> **Information supplied**
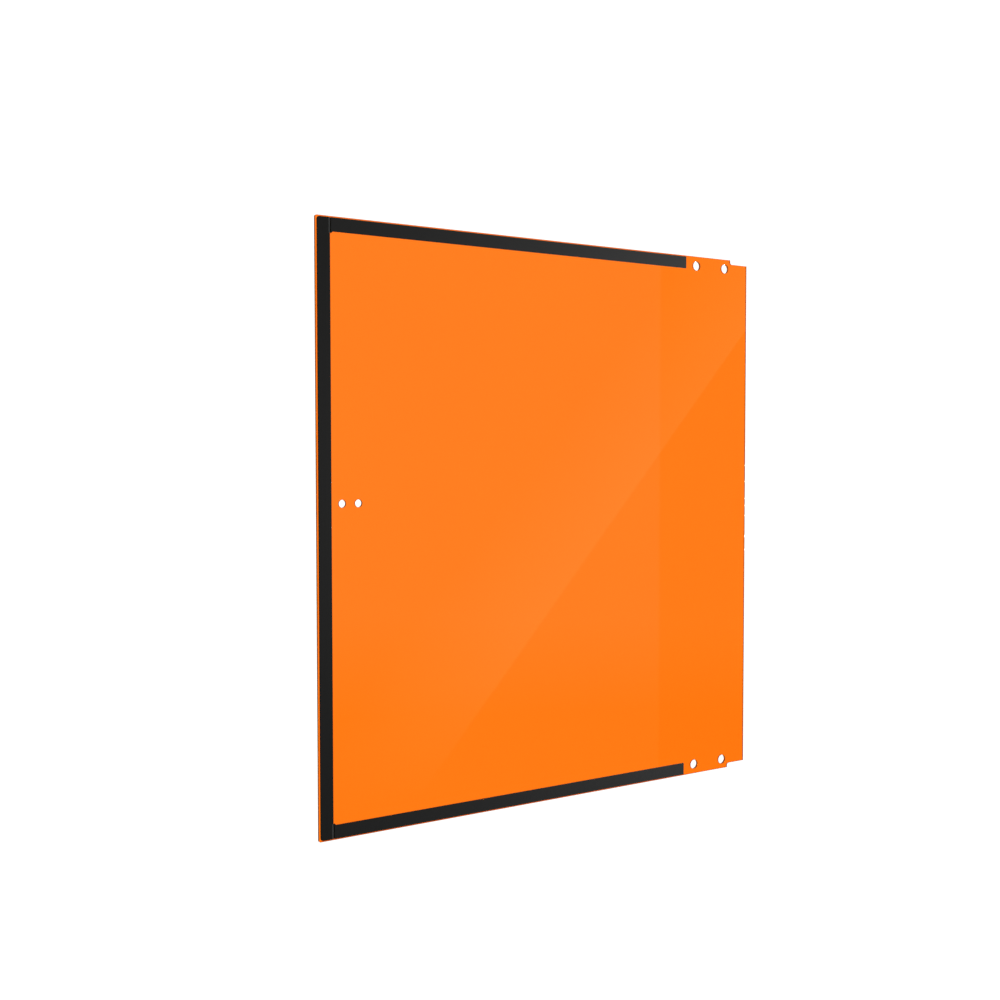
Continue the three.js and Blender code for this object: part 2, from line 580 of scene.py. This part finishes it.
def wall_pattern(tree):
    """The mirrored wall's colour: plain parts, and a bright band that ends in a slanting edge."""
    place = tree.nodes.new("ShaderNodeTexCoord")
    split = tree.nodes.new("ShaderNodeSeparateXYZ")
    tree.links.new(place.outputs["Object"], split.inputs[0])
    x = split.outputs["X"]
    z = split.outputs["Z"]
    right_part = calculation(tree, "GREATER_THAN", x, WALL_CORNER_X)
    slanted = calculation(tree, "SUBTRACT", z, calculation(tree, "MULTIPLY", x, WALL_DUSK_SLOPE))
    dusk = ramp(tree, slanted, WALL_DUSK_TOP, WALL_DUSK_BOTTOM)
    upper = blend(tree, right_part, WALL_UPPER_LEFT, WALL_UPPER_RIGHT)
    lower = blend(tree, right_part, WALL_LOWER_LEFT, WALL_LOWER_RIGHT)
    plain = blend(tree, dusk, upper, lower)
    angle = math.radians(GLARE_EDGE_ANGLE)
    along_x = calculation(tree, "SUBTRACT", x, GLARE_EDGE_X)
    along_z = calculation(tree, "SUBTRACT", z, GLARE_EDGE_Z)
    across_x = calculation(tree, "MULTIPLY", along_x, -math.sin(angle))
    across_z = calculation(tree, "MULTIPLY", along_z, math.cos(angle))
    across = calculation(tree, "ADD", across_x, across_z)
    inside = calculation(tree, "GREATER_THAN", across, 0)
    fading = ramp(tree, across, GLARE_WIDTH, 0)
    band = calculation(tree, "MULTIPLY", inside, fading)
    glare = calculation(tree, "MULTIPLY", band, ramp(tree, z, GLARE_GONE_AT_Z, GLARE_FADES_FROM_Z))
    return blend(tree, glare, plain, GLARE_COLOUR, "ADD")


def make_mirrored_wall():
    """A wall behind the camera that only gloss sees."""
    (left, right), (low, high) = WALL_SPAN
    corners = [(left, 0, low), (right, 0, low), (right, 0, high), (left, 0, high)]
    data = bpy.data.meshes.new("mirrored_wall")
    data.from_pydata(corners, [], [(0, 1, 2, 3)])
    wall = bpy.data.objects.new("mirrored_wall", data)
    sheet_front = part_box("panel")[0].y
    to_camera = sheet_front - CAMERA_PLACE.y
    to_wall = sheet_front - WALL_PLACE_Y
    wall.location = (CAMERA_PLACE.x, WALL_PLACE_Y, CAMERA_PLACE.z)
    # Mirrored rays have spread this much wider at the wall than they were at the sheet.
    wall.scale = (1 + to_wall / to_camera,) * 3
    wall.visible_camera = False
    wall.visible_diffuse = False
    wall.visible_transmission = False
    wall.visible_shadow = False
    bpy.context.scene.collection.objects.link(wall)
    material, glow = glowing_material("mirrored_wall")
    tree = material.node_tree
    tree.links.new(wall_pattern(tree), glow.inputs["Color"])
    data.materials.append(material)


def make_softbox():
    """A soft light from the right, which is seen neither directly nor through the sheet."""
    light = bpy.data.lights.new("softbox", "AREA")
    light.size = SOFTBOX_SIZE
    light.energy = SOFTBOX_WATTS
    softbox = bpy.data.objects.new("softbox", light)
    softbox.location = SOFTBOX_PLACE
    softbox.rotation_euler = (SOFTBOX_TARGET - SOFTBOX_PLACE).to_track_quat("-Z", "Y").to_euler()
    softbox.visible_camera = False
    softbox.visible_transmission = False
    bpy.context.scene.collection.objects.link(softbox)


bpy.context.scene.view_settings.view_transform = "Standard"
make_camera()
make_world()
make_floor()
make_mirrored_wall()
make_softbox()
make_sheet()
make_strips()

bpy.context.view_layer.update()
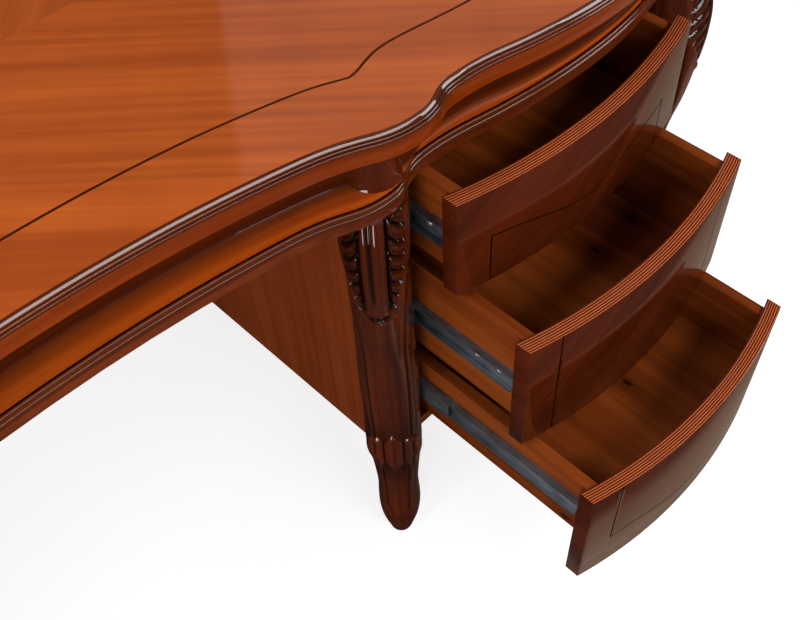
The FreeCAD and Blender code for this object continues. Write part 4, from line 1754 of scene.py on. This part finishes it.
# ---------------------------------------------------------------- drawers
@dataclass(frozen=True)
class BowedFronts:
    """Six bent laminated fronts; one fine groove frames each stack of three.

    A front is drawn about its kneehole end, from which the frame's places are measured too.
    """

    width: float = 0.380
    bow: float = 0.0285
    thickness: float = 0.019
    steps: int = 56
    rounding: float = 0.0009
    rounded_above: float = 40.0
    frame_left: float = 0.040
    frame_right: float = 0.322
    frame_head: float = 0.604
    frame_dip: float = 0.027
    frame_lean: float = 0.006
    frame_foot: float = 0.216
    foot_dip: float = 0.028
    dip_reach: float = 0.86
    frame_half_steps: int = 30
    groove_width: float = 0.0021
    groove_depth: float = 0.0014
    groove_step: float = 0.03
    groove_section: tuple[Point, ...] = ((-0.5, 0.0), (-0.5, -0.6), (0.5, -0.6), (0.5, 0.0), (0.0, 1.0))
    groove_tolerance: float = 0.00006
    plies_from: float = 0.4

    def radius(self) -> float:
        """Radius of the outer face."""
        return (self.width ** 2 / 4 + self.bow ** 2) / (2 * self.bow)

    def plan(self, share: float, depth: float) -> Point:
        """A plan point of a front, from its kneehole end and its ends' level.

        Args:
            share: 0 at the kneehole end and 1 at the outer end.
            depth: Distance behind the outer face.

        Returns:
            The distance from the kneehole end, and from the ends' level towards the sitter.
        """
        radius = self.radius()
        offset = self.width * (share - 0.5)
        reach = math.sqrt((radius - depth) ** 2 - offset ** 2) - (radius - self.bow)
        return self.width * share, reach

    def board(self, name: str, low_z: float, high_z: float) -> bpy.types.Object:
        """The plain bent board with softened edges.

        Args:
            name: The object's name.
            low_z: Height of its lower edge.
            high_z: Height of its upper edge.

        Returns:
            The board.
        """
        shares = [index / self.steps for index in range(self.steps + 1)]
        outer = [self.plan(share, 0.0) for share in shares]
        inner = [self.plan(share, self.thickness) for share in reversed(shares)]
        loop = np.array([(x, -reach) for x, reach in outer + inner])
        count = len(loop)
        faces = grid_faces(2, count)
        for index in range(self.steps):
            far = count - 1 - index
            faces.append((index, index + 1, far - 1, far))
            faces.append((count + index, count + index + 1, count + far - 1, count + far))
        points = np.vstack([lifted(loop, height) for height in (low_z, high_z)])
        piece = tidy_mesh(mesh_object(name, points, faces))
        bevel = piece.modifiers.new("softened", "BEVEL")
        bevel.width = self.rounding
        bevel.segments = 2
        bevel.limit_method = "ANGLE"
        bevel.angle_limit = math.radians(self.rounded_above)
        return applied(piece)

    def frame_lines(self) -> list[list[Point]]:
        """Draws the groove frame of a stack.

        Returns:
            Its four lines, as distances from the kneehole end and heights.
        """
        middle = (self.frame_left + self.frame_right) / 2
        half = (self.frame_right - self.frame_left) / 2
        head, foot = [], []
        for index in range(2 * self.frame_half_steps + 1):
            share = index / self.frame_half_steps - 1
            bell = 0.5 + 0.5 * math.cos(math.pi * min(abs(share) / self.dip_reach, 1.0))
            lean = self.frame_lean * abs(share) ** 6
            head.append((middle + half * share, self.frame_head - self.frame_dip * bell + lean))
            foot.append((middle + half * share, self.frame_foot - self.foot_dip * bell))
        upright_top = self.frame_head + self.frame_lean
        uprights = [[(x, upright_top), (x, self.frame_foot)] for x in (self.frame_left, self.frame_right)]
        return [head, foot] + uprights

    def groove(self, line: Sequence[Point]) -> bpy.types.Object:
        """A V-shaped bar that cuts one line of the frame into the outer face.

        Args:
            line: Distances from the kneehole end and heights.

        Returns:
            The cutter.
        """
        fine = []
        for (x0, z0), (x1, z1) in zip(line, line[1:]):
            parts = max(1, math.ceil(math.hypot(x1 - x0, z1 - z0) / self.groove_step))
            fine += [(x0 + (x1 - x0) * k / parts, z0 + (z1 - z0) * k / parts) for k in range(parts)]
        path = np.array([*fine, line[-1]])
        side = leftwards(np.gradient(path, axis=0))
        points = []
        for out, depth in self.groove_section:
            for x, z in path + side * out * self.groove_width:
                across, reach = self.plan(x / self.width, depth * self.groove_depth)
                points.append((across, -reach, z))
        count, corners = len(path), len(self.groove_section)
        faces = []
        for corner in range(corners):
            first, other = corner * count, (corner + 1) % corners * count
            faces += [(first + k, first + k + 1, other + k + 1, other + k) for k in range(count - 1)]
        for end in (0, count - 1):
            faces.append(tuple(corner * count + end for corner in range(corners)))
        return tidy_mesh(mesh_object("groove_cutter", np.array(points), faces))

    def measured(self, piece: bpy.types.Object) -> None:
        """Stores the ply, run and girth of every point, for the finishes.

        Args:
            piece: A front about its kneehole end.
        """
        radius = self.radius()
        points = np.array([vertex.co for vertex in piece.data.vertices])
        offset = points[:, 0] - self.width / 2
        behind, height = points[:, 1] - (radius - self.bow), points[:, 2]
        arc = np.arctan2(offset, -behind) * radius
        store_numbers(piece.data, {
            "ply": radius - np.hypot(offset, behind),
            "run": (arc + height) * DIAGONAL,
            "girth": (height - arc) * DIAGONAL,
        })

    def build(self, face: bpy.types.Material, edge: bpy.types.Material, stain: bpy.types.Material) -> None:
        """Builds the six fronts at their places.

        Args:
            face: The veneer of the outer and inner faces.
            edge: The plies seen along the upper and lower edges.
            stain: The stain in the fine groove.
        """
        for side, sign in SIDES:
            for level in LEVELS:
                node = f"{side}_{level}_drawer_front"
                low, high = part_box(node)
                piece = self.board(f"bowed_front_{side}_{level}", low.z, high.z)
                for line in self.frame_lines():
                    heights = [z for _, z in line]
                    if max(heights) > low.z and min(heights) < high.z:
                        cut_away(piece, self.groove(line))
                self.measured(piece)
                kneehole_end = low.x if sign > 0 else -high.x
                self.move(piece, (kneehole_end, low.y + self.bow, 0.0), sign)
                tidy_mesh(piece, sharp_degrees=25.0)
                self.dress(piece, face, edge, stain)
                give(piece, "front_wood", f"{side}_{level}_drawer", node)

    @staticmethod
    def move(piece: bpy.types.Object, shift: Triple, sign: float) -> None:
        """Moves a front's points to its place.

        Args:
            piece: A front about its kneehole end.
            shift: How far it moves.
            sign: -1 for the left-hand pedestal, where the moved front is mirrored.
        """
        count = len(piece.data.vertices)
        points = np.empty(count * 3)
        piece.data.vertices.foreach_get("co", points)
        placed = (points.reshape(count, 3) + shift) * (sign, 1.0, 1.0)
        piece.data.vertices.foreach_set("co", placed.ravel())
        piece.data.update()

    def dress(self, piece: bpy.types.Object, *materials: bpy.types.Material) -> None:
        """Shows the plies along the upper and lower edges, darkens the groove and veneers the rest.

        Args:
            piece: The front, with its plies measured.
            materials: The veneer, the plies and the stain.
        """
        wear(piece, *materials)
        ply = piece.data.attributes["ply"].data
        for polygon in piece.data.polygons:
            depths = [ply[vertex].value for vertex in polygon.vertices]
            level = abs(polygon.normal.z) > 0.5
            across_plies = max(depths) - min(depths) > self.plies_from * self.thickness
            grooved = any(abs(depth - self.groove_depth) < self.groove_tolerance for depth in depths)
            if level and across_plies:
                polygon.material_index = 1
            else:
                polygon.material_index = 2 if grooved else 0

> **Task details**
Retype only this portion of the data above: the line containing "The FreeCAD and", the line containing "depth: Distance behind", and all lines between them, exactly.

> **Solution**
The FreeCAD and Blender code for this object continues. Write part 4, from line 1754 of scene.py on. This part finishes it.
# ---------------------------------------------------------------- drawers
@dataclass(frozen=True)
class BowedFronts:
    """Six bent laminated fronts; one fine groove frames each stack of three.

    A front is drawn about its kneehole end, from which the frame's places are measured too.
    """

    width: float = 0.380
    bow: float = 0.0285
    thickness: float = 0.019
    steps: int = 56
    rounding: float = 0.0009
    rounded_above: float = 40.0
    frame_left: float = 0.040
    frame_right: float = 0.322
    frame_head: float = 0.604
    frame_dip: float = 0.027
    frame_lean: float = 0.006
    frame_foot: float = 0.216
    foot_dip: float = 0.028
    dip_reach: float = 0.86
    frame_half_steps: int = 30
    groove_width: float = 0.0021
    groove_depth: float = 0.0014
    groove_step: float = 0.03
    groove_section: tuple[Point, ...] = ((-0.5, 0.0), (-0.5, -0.6), (0.5, -0.6), (0.5, 0.0), (0.0, 1.0))
    groove_tolerance: float = 0.00006
    plies_from: float = 0.4

    def radius(self) -> float:
        """Radius of the outer face."""
        return (self.width ** 2 / 4 + self.bow ** 2) / (2 * self.bow)

    def plan(self, share: float, depth: float) -> Point:
        """A plan point of a front, from its kneehole end and its ends' level.

        Args:
            share: 0 at the kneehole end and 1 at the outer end.
            depth: Distance behind the outer face.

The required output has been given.